Zack O'Malley Greenburg (born March 8, 1985) is an American writer, journalist, and former child actor. He spent a decade as a senior editor at Forbes magazine, covering music, media and entertainment. He is also the author of five books, including Empire State of Mind: How Jay-Z Went From Street Corner to Corner Office (Penguin/Portfolio, 2011) and A-List Angels: How a Band of Actors, Artists, and Athletes Hacked Silicon Valley (Little, Brown, 2020).
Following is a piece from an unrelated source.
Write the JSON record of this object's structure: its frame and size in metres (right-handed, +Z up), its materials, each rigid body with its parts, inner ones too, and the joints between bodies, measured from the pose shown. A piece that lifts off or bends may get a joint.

He played Lorenzo Odone in the 1992 film Lorenzo's Oil.

==Professional life==
Greenburg's first writing job was reviewing video games at Boys' Life magazine at the age of 14. While at Yale, he wrote extensively for the Yale Daily News as a varsity baseball beat reporter, sports columnist, and scene (arts and living) writer. A feature he authored on a varsity outfielder who had returned to the field after nearly dying in a car crash won him an AP award his senior year.
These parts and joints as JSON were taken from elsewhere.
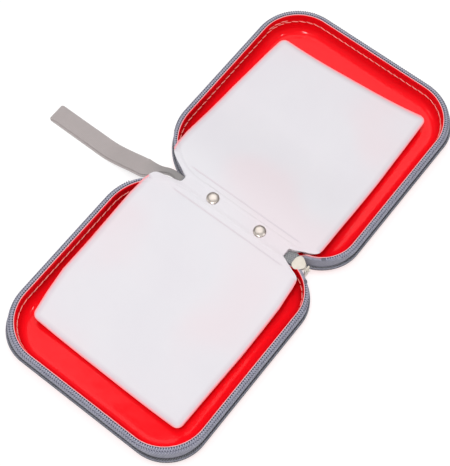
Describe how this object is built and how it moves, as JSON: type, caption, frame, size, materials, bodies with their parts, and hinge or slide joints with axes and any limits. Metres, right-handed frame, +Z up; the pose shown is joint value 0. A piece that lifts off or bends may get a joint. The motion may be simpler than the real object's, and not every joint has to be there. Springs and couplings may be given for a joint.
{
  "type": "cd storage case",
  "caption": "Zipped disc wallet lying open: two red moulded trays joined by a cloth hinge, disc sleeves riveted at the spine, zip with slider, and a wrist strap.",
  "frame": {"origin": "on the table, under the middle of the left half's base", "axes": "+Z up; the spine runs along Y with the wrist strap at its +Y end; the right half opens towards +X"},
  "size_m": [0.3344, 0.2378, 0.0218],
  "materials": {
    "outer_shell": "glossy moulded",
    "inner_tray": "glossy moulded",
    "sleeve_film": "milky film",
    "zip_tape": "woven",
    "zip_coil": "nylon",
    "piping": "ribbed",
    "hinge_cloth": "woven",
    "strap_ribbon": "satin ribbon",
    "nickel": "polished nickel"
  },
  "bodies": {
    "left_shell": {"left_cover": "outer_shell", "left_tray": "inner_tray", "left_piping": "piping", "left_zip_tape": "zip_tape", "left_zip_coil": "zip_coil", "left_lower_stop": "nickel", "left_upper_stop": "nickel", "left_pages": "sleeve_film", "zip_slider": "nickel"},
    "right_shell": {"right_cover": "outer_shell", "right_tray": "inner_tray", "right_piping": "piping", "right_zip_tape": "zip_tape", "right_zip_coil": "zip_coil", "right_lower_stop": "nickel", "right_upper_stop": "nickel", "right_pages": "sleeve_film"},
    "spine": {"hinge_cloth": "hinge_cloth", "binding_margin": "sleeve_film", "upper_rivet": "nickel", "upper_rivet_washer": "nickel", "lower_rivet": "nickel", "lower_rivet_washer": "nickel", "wrist_strap": "strap_ribbon"},
    "pull": {"pull_tab": "nickel"}
  },
  "joints": [
    {"name": "spine_fold", "type": "hinge", "parent": "left_shell", "child": "spine", "pos_m": [0.0792, 0, 0.01765], "axis": [0, -1, 0], "range_deg": [0, 90]},
    {"name": "lid_fold", "type": "hinge", "parent": "spine", "child": "right_shell", "pos_m": [0.0862, 0, 0.01765], "axis": [0, -1, 0], "range_deg": [0, 90]},
    {"name": "pull_swing", "type": "hinge", "parent": "left_shell", "child": "pull", "pos_m": [0.0827, -0.06, 0.0139], "axis": [-1, 0, 0], "range_deg": [0, 100]}
  ],
  "couplings": [
    {"joint": "lid_fold", "follows": "spine_fold", "ratio": 1}
  ]
}
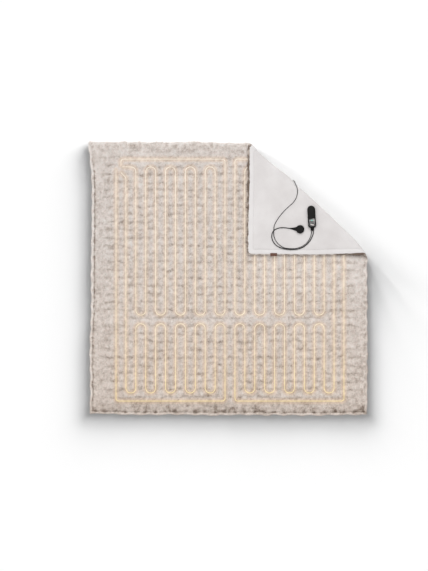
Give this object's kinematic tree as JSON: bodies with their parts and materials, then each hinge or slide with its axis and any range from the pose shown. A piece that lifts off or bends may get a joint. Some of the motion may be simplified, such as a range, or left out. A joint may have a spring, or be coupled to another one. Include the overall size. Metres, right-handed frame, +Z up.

He has written more than 1,000 articles for Forbes, Forbes Asia, and Forbes.com. He has profiled such influential figures as Ashton Kutcher, Katy Perry, Bruno Mars, Kendrick Lamar, Alex Rodriguez, 50 Cent, Toby Keith, Steve Wozniak, Alicia Keys, Swizz Beatz, Dr. Ruth, and Richard Branson.

He has written for The New York Times, The Washington Post, Billboard, McSweeney's, and other news outlets. He has also served as an expert source for CNBC, BBC, Bloomberg, Reuters, NPR, and other print, web, radio, and video outlets.

==Personal life==
Both of Greenburg's parents are authors: his father, Dan Greenburg, authored the series The Zack Files and his mother, Suzanne O'Malley, is a former television writer (Law & Order) and the author of a book on Andrea Yates.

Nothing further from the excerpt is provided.